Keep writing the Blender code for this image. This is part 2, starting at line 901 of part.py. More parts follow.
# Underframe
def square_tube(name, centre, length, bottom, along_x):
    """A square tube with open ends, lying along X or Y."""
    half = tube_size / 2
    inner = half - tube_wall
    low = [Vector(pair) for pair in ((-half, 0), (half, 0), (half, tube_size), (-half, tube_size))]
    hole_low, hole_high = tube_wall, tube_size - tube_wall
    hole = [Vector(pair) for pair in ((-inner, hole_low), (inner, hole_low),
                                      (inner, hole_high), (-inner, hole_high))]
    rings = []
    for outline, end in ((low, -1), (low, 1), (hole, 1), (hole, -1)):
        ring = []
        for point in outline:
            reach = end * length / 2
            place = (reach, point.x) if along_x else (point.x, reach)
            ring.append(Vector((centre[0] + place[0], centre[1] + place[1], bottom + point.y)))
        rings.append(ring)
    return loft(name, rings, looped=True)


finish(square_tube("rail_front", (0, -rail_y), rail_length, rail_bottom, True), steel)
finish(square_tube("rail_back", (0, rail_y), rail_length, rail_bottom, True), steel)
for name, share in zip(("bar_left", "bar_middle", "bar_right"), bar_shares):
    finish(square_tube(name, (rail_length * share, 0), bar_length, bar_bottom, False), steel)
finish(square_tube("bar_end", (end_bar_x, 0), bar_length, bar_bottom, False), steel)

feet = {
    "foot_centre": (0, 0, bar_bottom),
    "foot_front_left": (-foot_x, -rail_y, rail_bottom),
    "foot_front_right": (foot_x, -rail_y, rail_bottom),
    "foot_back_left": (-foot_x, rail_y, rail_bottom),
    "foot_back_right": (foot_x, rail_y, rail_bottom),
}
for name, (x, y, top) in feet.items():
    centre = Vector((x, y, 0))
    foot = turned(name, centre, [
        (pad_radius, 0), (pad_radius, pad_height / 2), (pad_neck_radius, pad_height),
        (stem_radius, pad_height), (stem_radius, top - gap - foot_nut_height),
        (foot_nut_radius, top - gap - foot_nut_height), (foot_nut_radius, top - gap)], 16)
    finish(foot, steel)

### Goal
Take the material above and return all of it exactly.

### Answer to this problem
Keep writing the Blender code for this image. This is part 2, starting at line 901 of part.py. More parts follow.
# Underframe
def square_tube(name, centre, length, bottom, along_x):
    """A square tube with open ends, lying along X or Y."""
    half = tube_size / 2
    inner = half - tube_wall
    low = [Vector(pair) for pair in ((-half, 0), (half, 0), (half, tube_size), (-half, tube_size))]
    hole_low, hole_high = tube_wall, tube_size - tube_wall
    hole = [Vector(pair) for pair in ((-inner, hole_low), (inner, hole_low),
                                      (inner, hole_high), (-inner, hole_high))]
    rings = []
    for outline, end in ((low, -1), (low, 1), (hole, 1), (hole, -1)):
        ring = []
        for point in outline:
            reach = end * length / 2
            place = (reach, point.x) if along_x else (point.x, reach)
            ring.append(Vector((centre[0] + place[0], centre[1] + place[1], bottom + point.y)))
        rings.append(ring)
    return loft(name, rings, looped=True)


finish(square_tube("rail_front", (0, -rail_y), rail_length, rail_bottom, True), steel)
finish(square_tube("rail_back", (0, rail_y), rail_length, rail_bottom, True), steel)
for name, share in zip(("bar_left", "bar_middle", "bar_right"), bar_shares):
    finish(square_tube(name, (rail_length * share, 0), bar_length, bar_bottom, False), steel)
finish(square_tube("bar_end", (end_bar_x, 0), bar_length, bar_bottom, False), steel)

feet = {
    "foot_centre": (0, 0, bar_bottom),
    "foot_front_left": (-foot_x, -rail_y, rail_bottom),
    "foot_front_right": (foot_x, -rail_y, rail_bottom),
    "foot_back_left": (-foot_x, rail_y, rail_bottom),
    "foot_back_right": (foot_x, rail_y, rail_bottom),
}
for name, (x, y, top) in feet.items():
    centre = Vector((x, y, 0))
    foot = turned(name, centre, [
        (pad_radius, 0), (pad_radius, pad_height / 2), (pad_neck_radius, pad_height),
        (stem_radius, pad_height), (stem_radius, top - gap - foot_nut_height),
        (foot_nut_radius, top - gap - foot_nut_height), (foot_nut_radius, top - gap)], 16)
    finish(foot, steel)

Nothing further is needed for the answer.